Now the UK is yet to invoke Article 50 of the Treaty on European Union, which would actuate Brexit. But Repercussions are already visible in the UK, in the form of currency fluctuation. As the strength of the pound continues to fluctuate, some online retailers like fashion brand Tom Cridlan, which attributes 30% of its sales to Europe, have already seen an increase in the cost of production. Lesley Batchelor, director general of the Institute of Export, says that should Brexit go ahead, there would most likely be a change in the regulations for online retailers. The UK leaders that chose to support Brexit have many years of hard negotiations ahead of them.

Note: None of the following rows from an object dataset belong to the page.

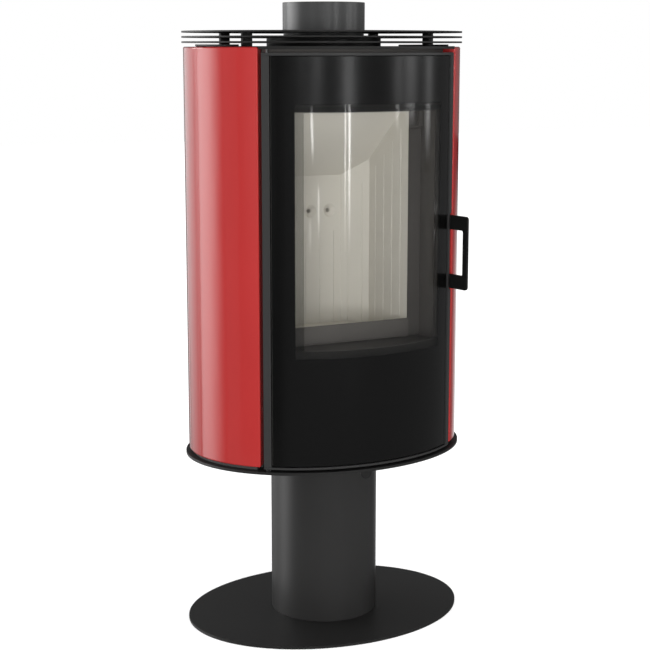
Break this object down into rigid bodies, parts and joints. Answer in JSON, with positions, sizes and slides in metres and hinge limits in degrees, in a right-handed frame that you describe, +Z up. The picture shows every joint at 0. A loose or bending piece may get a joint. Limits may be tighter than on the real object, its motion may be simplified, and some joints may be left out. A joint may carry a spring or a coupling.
{
  "type": "wood burning stove",
  "caption": "Oval wood burning stove with a tall curved glass door and glazed side panels, turning on a round pedestal over an oval base plate, with a vertical flue collar on top.",
  "frame": {"origin": "middle of the base plate's underside, on the pedestal's and the flue's common axis", "axes": "+Z up; the closed door faces -Y; +X is the door's handle side and -X its hinge side"},
  "size_m": [0.5394, 0.427, 1.154],
  "materials": {
    "black_paint": "satin",
    "brass_bearing": "bearing bronze, plain",
    "dark_steel": "matt heat-proof paint",
    "door_glass": "clear glass, black printed border",
    "iron": "as cast",
    "lining": "matt vermiculite board",
    "red_glaze": "high gloss glaze",
    "rope": "braided glass fibre",
    "steel": "brushed"
  },
  "bodies": {
    "pedestal": {"base_plate": "black_paint", "pedestal_tube": "black_paint", "pedestal_bolts": "steel", "swivel_slide_ring": "brass_bearing"},
    "stove_body": {"air_duct": "dark_steel", "air_inlet_disc": "steel", "ash_pan": "steel", "baffle_board": "lining", "body_top_plate": "black_paint", "bottom_plate": "black_paint", "firebox_bottom_plate": "dark_steel", "firebox_shell": "dark_steel", "firebox_supports": "dark_steel", "firebox_top_plate": "dark_steel", "flue_collar": "black_paint", "flue_shroud": "black_paint", "front_frame": "dark_steel", "grate": "iron", "grate_carrier_plate": "dark_steel", "hearth_ledge": "dark_steel", "hinge_pins": "steel", "hinge_washer": "steel", "inner_side_casings": "dark_steel", "latch_keeper": "steel", "left_panel": "red_glaze", "liner_back": "lining", "liner_corners": "lining", "liner_floor": "lining", "liner_left": "lining", "liner_right": "lining", "lining_brackets": "dark_steel", "log_guard": "dark_steel", "louvre_plate_lower": "black_paint", "louvre_plate_middle": "black_paint", "louvre_plate_upper": "black_paint", "louvre_screws": "black_paint", "louvre_spacers": "black_paint", "panel_brackets": "black_paint", "panel_rests": "dark_steel", "rear_air_channel": "dark_steel", "rear_casing": "black_paint", "rear_casing_screws": "black_paint", "right_panel": "red_glaze", "swivel_retaining_ring": "steel", "swivel_spigot": "steel"},
    "door": {"door_top_rail": "black_paint", "door_bottom_rail": "black_paint", "door_bar_left": "black_paint", "door_bar_right": "black_paint", "door_inner_frame": "dark_steel", "door_glass": "door_glass", "glass_tape": "rope", "door_seal_rope": "rope", "glass_clips": "steel", "glass_clip_screws": "steel"},
    "handle": {"door_handle": "black_paint", "handle_spindle": "steel", "latch_tongue": "steel"},
    "air_control": {"air_shutter": "steel", "air_lever_tab": "black_paint"}
  },
  "joints": [
    {"name": "body_swivel", "type": "hinge", "parent": "pedestal", "child": "stove_body", "pos_m": [0, 0, 0.324], "axis": [0, 0, 1], "range_deg": [-90, 90]},
    {"name": "door_hinge", "type": "hinge", "parent": "stove_body", "child": "door", "pos_m": [-0.1805, -0.1395, 0.7], "axis": [0, 0, 1], "range_deg": [-105, 0]},
    {"name": "handle_pivot", "type": "hinge", "parent": "door", "child": "handle", "pos_m": [0.18477, -0.1388, 0.70275], "axis": [0, 0, 1], "range_deg": [0, 15]},
    {"name": "air_lever", "type": "hinge", "parent": "stove_body", "child": "air_control", "pos_m": [0, 0, 0.3343], "axis": [0, 0, 1], "range_deg": [-15, 15]}
  ]
}
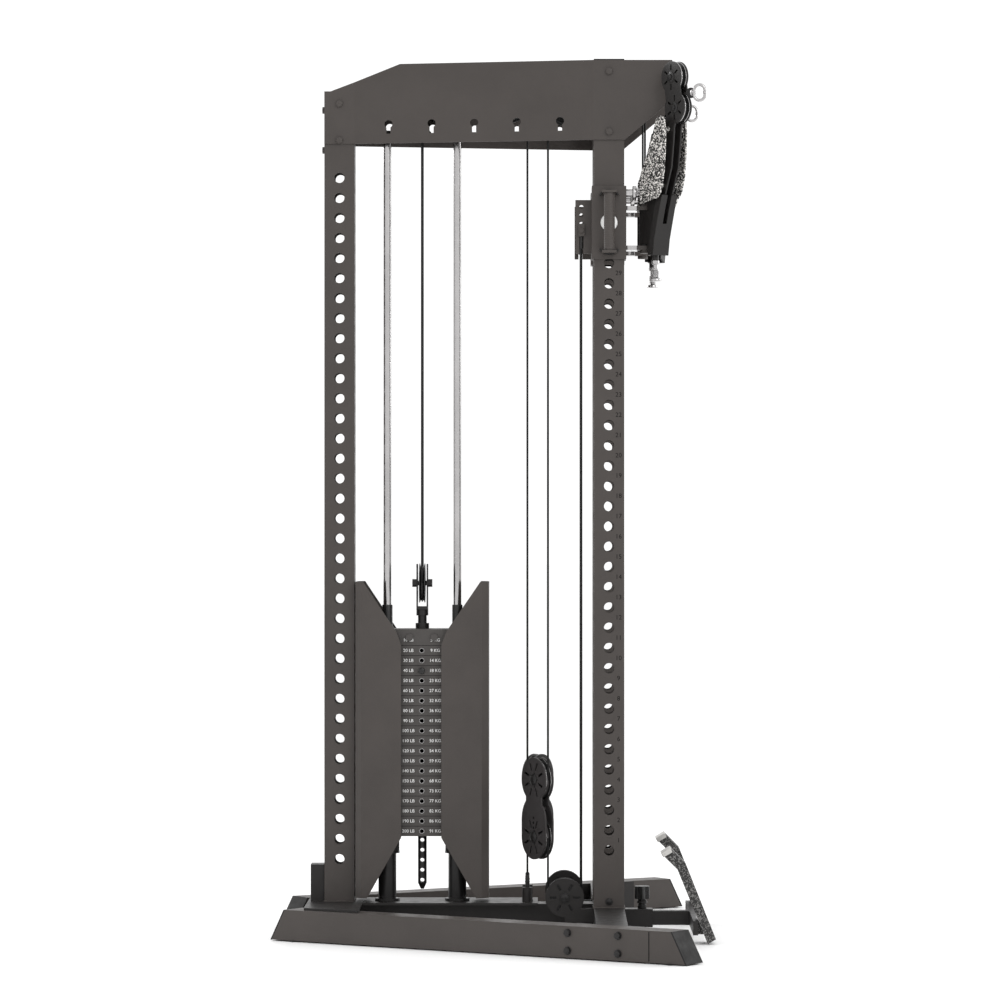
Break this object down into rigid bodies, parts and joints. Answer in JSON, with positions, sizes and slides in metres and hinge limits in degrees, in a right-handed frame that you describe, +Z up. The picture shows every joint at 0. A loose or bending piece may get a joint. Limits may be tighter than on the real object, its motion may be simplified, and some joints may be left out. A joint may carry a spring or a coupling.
{
  "type": "cable crossover machine",
  "caption": "Free-standing cable crossover with a central weight stack, two perforated front uprights, sliding trolleys with swivelling pulley arms, and splayed floor feet.",
  "frame": {"origin": "on the floor at the middle of the footprint's bounding box", "axes": "+Z up, the user's side faces -Y, left is -X, mirror plane X = 0"},
  "size_m": [1.672, 1.0932, 2.174],
  "materials": {
    "frame_paint": "satin powder coat, warm dark grey",
    "dark_paint": "satin powder coat, near black",
    "bright_steel": "polished chrome",
    "black_steel": "black oxide",
    "plate_steel": "fine black texture coat",
    "cable": "smooth nylon jacket",
    "black_plastic": "moulded black nylon",
    "rubber": "matte black rubber",
    "tread": "raised diamond grip texture"
  },
  "bodies": {
    "frame": {"base_frame": "dark_paint", "base_plates": "dark_paint", "cable_runs": "cable", "float_lower_strands_left": "cable", "float_lower_strands_right": "cable", "float_upper_strands_left": "cable", "float_upper_strands_right": "cable", "foot_left": "frame_paint", "foot_right": "frame_paint", "frame_bolts": "black_steel", "front_upright_left": "frame_paint", "front_upright_right": "frame_paint", "lower_weight_plates": "plate_steel", "pads_and_caps": "rubber", "rear_upright": "frame_paint", "rod_mounts": "black_steel", "rods_and_axles": "bright_steel", "stack_covers": "frame_paint", "stack_strands": "cable", "swivel_strand_left": "cable", "swivel_strand_right": "cable", "top_plate_left": "frame_paint", "top_plate_right": "frame_paint", "trolley_strand_left": "cable", "trolley_strand_right": "cable"},
    "stack": {"top_weight_plates": "plate_steel", "selector_stem": "black_steel"},
    "stack_pulley": {"stack_pulley": "black_plastic"},
    "selector_pin": {"selector_pin": "bright_steel"},
    "top_pulleys_swivel": {"top_pulleys_swivel": "black_plastic"},
    "top_pulleys_front": {"top_pulleys_front": "black_plastic"},
    "top_pulleys_middle": {"top_pulleys_middle": "black_plastic"},
    "top_pulleys_stack": {"top_pulleys_stack": "black_plastic"},
    "extension": {"extension_tube": "dark_paint", "foot_plates": "tread"},
    "extension_knob": {"extension_knob": "black_plastic"},
    "base_pulley_left": {"base_pulley_left": "black_plastic"},
    "float_left": {"float_frame_left": "dark_paint"},
    "float_pulley_upper_left": {"float_pulley_upper_left": "black_plastic"},
    "float_pulley_lower_left": {"float_pulley_lower_left": "black_plastic"},
    "trolley_left": {"trolley_left": "frame_paint"},
    "lock_pin_left": {"lock_pin_left": "bright_steel"},
    "arm_left": {"arm_frame_left": "dark_paint", "arm_cheeks_left": "tread"},
    "arm_pulley_left": {"arm_pulley_left": "black_plastic"},
    "arm_roller_lower_left": {"arm_roller_lower_left": "black_plastic"},
    "arm_roller_upper_left": {"arm_roller_upper_left": "black_plastic"},
    "hook_left": {"snap_hook_left": "bright_steel"},
    "base_pulley_right": {"base_pulley_right": "black_plastic"},
    "float_right": {"float_frame_right": "dark_paint"},
    "float_pulley_upper_right": {"float_pulley_upper_right": "black_plastic"},
    "float_pulley_lower_right": {"float_pulley_lower_right": "black_plastic"},
    "trolley_right": {"trolley_right": "frame_paint"},
    "lock_pin_right": {"lock_pin_right": "bright_steel"},
    "arm_right": {"arm_frame_right": "dark_paint", "arm_cheeks_right": "tread"},
    "arm_pulley_right": {"arm_pulley_right": "black_plastic"},
    "arm_roller_lower_right": {"arm_roller_lower_right": "black_plastic"},
    "arm_roller_upper_right": {"arm_roller_upper_right": "black_plastic"},
    "hook_right": {"snap_hook_right": "bright_steel"}
  },
  "joints": [
    {"name": "stack_lift", "type": "slide", "parent": "frame", "child": "stack", "axis": [0, 0, 1], "range_m": [0, 0.9], "deforming": ["stack_strands"]},
    {"name": "selector_pin_pull", "type": "slide", "parent": "stack", "child": "selector_pin", "axis": [-1, 0, 0], "range_m": [0, 0.08]},
    {"name": "stack_pulley_spin", "type": "hinge", "parent": "stack", "child": "stack_pulley", "pos_m": [0, 0.177, 0.878], "axis": [0, 1, 0], "continuous": true},
    {"name": "top_pulleys_swivel_spin", "type": "hinge", "parent": "frame", "child": "top_pulleys_swivel", "pos_m": [0, -0.3345, 2.082], "axis": [1, 0, 0], "continuous": true},
    {"name": "top_pulleys_front_spin", "type": "hinge", "parent": "frame", "child": "top_pulleys_front", "pos_m": [0, -0.1804, 2.082], "axis": [1, 0, 0], "continuous": true},
    {"name": "top_pulleys_middle_spin", "type": "hinge", "parent": "frame", "child": "top_pulleys_middle", "pos_m": [0, -0.043, 2.082], "axis": [1, 0, 0], "continuous": true},
    {"name": "top_pulleys_stack_spin", "type": "hinge", "parent": "frame", "child": "top_pulleys_stack", "pos_m": [0, 0.134, 2.082], "axis": [1, 0, 0], "continuous": true},
    {"name": "foot_plate_slide", "type": "slide", "parent": "frame", "child": "extension", "axis": [0, -1, 0], "range_m": [0, 0.1]},
    {"name": "extension_knob_pull", "type": "slide", "parent": "frame", "child": "extension_knob", "axis": [0, 0, 1], "range_m": [0, 0.018], "stiffness_N_per_m": 400},
    {"name": "trolley_left_slide", "type": "slide", "parent": "frame", "child": "trolley_left", "axis": [0, 0, 1], "range_m": [-1.55, 0], "deforming": ["swivel_strand_left", "trolley_strand_left"]},
    {"name": "float_left_slide", "type": "slide", "parent": "frame", "child": "float_left", "axis": [0, 0, 1], "range_m": [0, 0.775], "deforming": ["float_upper_strands_left", "float_lower_strands_left"]},
    {"name": "lock_pin_left_pull", "type": "slide", "parent": "trolley_left", "child": "lock_pin_left", "axis": [0, -1, 0], "range_m": [-0.014, 0]},
    {"name": "swivel_left", "type": "hinge", "parent": "trolley_left", "child": "arm_left", "pos_m": [-0.125, -0.3775, 1.76], "axis": [0, 0, -1], "range_deg": [-4, 35]},
    {"name": "pull_left", "type": "slide", "parent": "arm_left", "child": "hook_left", "axis": [-0.8192, -0.5736, 0], "range_m": [0, 0.9]},
    {"name": "arm_pulley_left_spin", "type": "hinge", "parent": "arm_left", "child": "arm_pulley_left", "pos_m": [-0.15285, -0.397, 1.872], "axis": [0.5736, -0.8192, 0], "continuous": true},
    {"name": "arm_roller_lower_left_spin", "type": "hinge", "parent": "arm_left", "child": "arm_roller_lower_left", "pos_m": [-0.23804, -0.45665, 2.046], "axis": [0.5736, -0.8192, 0], "continuous": true},
    {"name": "arm_roller_upper_left_spin", "type": "hinge", "parent": "arm_left", "child": "arm_roller_upper_left", "pos_m": [-0.22657, -0.44862, 2.122], "axis": [0.5736, -0.8192, 0], "continuous": true},
    {"name": "float_pulley_upper_left_spin", "type": "hinge", "parent": "float_left", "child": "float_pulley_upper_left", "pos_m": [-0.08475, -0.1117, 0.391], "axis": [-0.5382, 0.8428, 0], "continuous": true},
    {"name": "float_pulley_lower_left_spin", "type": "hinge", "parent": "float_left", "child": "float_pulley_lower_left", "pos_m": [-0.08475, -0.1117, 0.248], "axis": [-0.5382, 0.8428, 0], "continuous": true},
    {"name": "base_pulley_left_spin", "type": "hinge", "parent": "frame", "child": "base_pulley_left", "pos_m": [-0.125, -0.1787, 0.1016], "axis": [1, 0, 0], "continuous": true},
    {"name": "trolley_right_slide", "type": "slide", "parent": "frame", "child": "trolley_right", "axis": [0, 0, 1], "range_m": [-1.55, 0], "deforming": ["swivel_strand_right", "trolley_strand_right"]},
    {"name": "float_right_slide", "type": "slide", "parent": "frame", "child": "float_right", "axis": [0, 0, 1], "range_m": [0, 0.775], "deforming": ["float_upper_strands_right", "float_lower_strands_right"]},
    {"name": "lock_pin_right_pull", "type": "slide", "parent": "trolley_right", "child": "lock_pin_right", "axis": [0, -1, 0], "range_m": [-0.014, 0]},
    {"name": "swivel_right", "type": "hinge", "parent": "trolley_right", "child": "arm_right", "pos_m": [0.125, -0.3775, 1.76], "axis": [0, 0, 1], "range_deg": [-4, 35]},
    {"name": "pull_right", "type": "slide", "parent": "arm_right", "child": "hook_right", "axis": [0.8192, -0.5736, 0], "range_m": [0, 0.9]},
    {"name": "arm_pulley_right_spin", "type": "hinge", "parent": "arm_right", "child": "arm_pulley_right", "pos_m": [0.15285, -0.397, 1.872], "axis": [0.5736, 0.8192, 0], "continuous": true},
    {"name": "arm_roller_lower_right_spin", "type": "hinge", "parent": "arm_right", "child": "arm_roller_lower_right", "pos_m": [0.23804, -0.45665, 2.046], "axis": [0.5736, 0.8192, 0], "continuous": true},
    {"name": "arm_roller_upper_right_spin", "type": "hinge", "parent": "arm_right", "child": "arm_roller_upper_right", "pos_m": [0.22657, -0.44862, 2.122], "axis": [0.5736, 0.8192, 0], "continuous": true},
    {"name": "float_pulley_upper_right_spin", "type": "hinge", "parent": "float_right", "child": "float_pulley_upper_right", "pos_m": [0.08475, -0.1117, 0.391], "axis": [0.5382, 0.8428, 0], "continuous": true},
    {"name": "float_pulley_lower_right_spin", "type": "hinge", "parent": "float_right", "child": "float_pulley_lower_right", "pos_m": [0.08475, -0.1117, 0.248], "axis": [0.5382, 0.8428, 0], "continuous": true},
    {"name": "base_pulley_right_spin", "type": "hinge", "parent": "frame", "child": "base_pulley_right", "pos_m": [0.125, -0.1787, 0.1016], "axis": [1, 0, 0], "continuous": true}
  ],
  "couplings": [
    {"joint": "float_left_slide", "follows": "trolley_left_slide", "ratio": -0.5},
    {"joint": "pull_left", "follows": "stack_lift", "ratio": 1},
    {"joint": "float_right_slide", "follows": "trolley_right_slide", "ratio": -0.5},
    {"joint": "pull_right", "follows": "stack_lift", "ratio": 1}
  ]
}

Millions of European customers flock UK based online retail sites everyday, some with meticulously collected coupon codes, others with their hard earned Euros. Volo, a community of multichannel sellers, estimates that western European markets account for more than 50% of all exports by online retailers in the UK. Even a small tariff could have a devastating effect on most of these businesses, both big & small. However some pro-Brexit analysts have suggested that Brexit could actually be beneficial to online retailers. Professor Joshua Bamfield of the Center for Retail Research has predicted that online retailers could see a boost in their overseas sales, thanks to a weakening pound. And believe it or not, there are actual data to back this up. Popular online wine retailer Baacco has reported an improvement in sales following the Brexit referendum. Co-founder Tai Alegbe says that due to the weakness of the sterling, some of Baacco's most expensive and sought-after wines have become more attractive to international buyers!



And while most online retailers are hoping that their government can negotiate to maintain the status quo in regards to having no trade barriers or surplus taxes, and preserving free movement of goods and labour with the EU, Professor Bamfield yet again argues that Brexit could actually offers online retailers in the country a new degree of freedom, especially in regards to the supply chains. He says that in theory, leaving the EU would mean that retailers can buy from the cheapest market in the world. The UK could lower international tariffs, perhaps even more so than the EU tariffs. This could in effect actually see an improvement in the average online retailer's business.

Brexit is still a long way being actuated, and in the mean time, other than having to deal with (or in some cases, make the most out of) a fluctuating pound, things will carry on as usual for online retailers across the UK.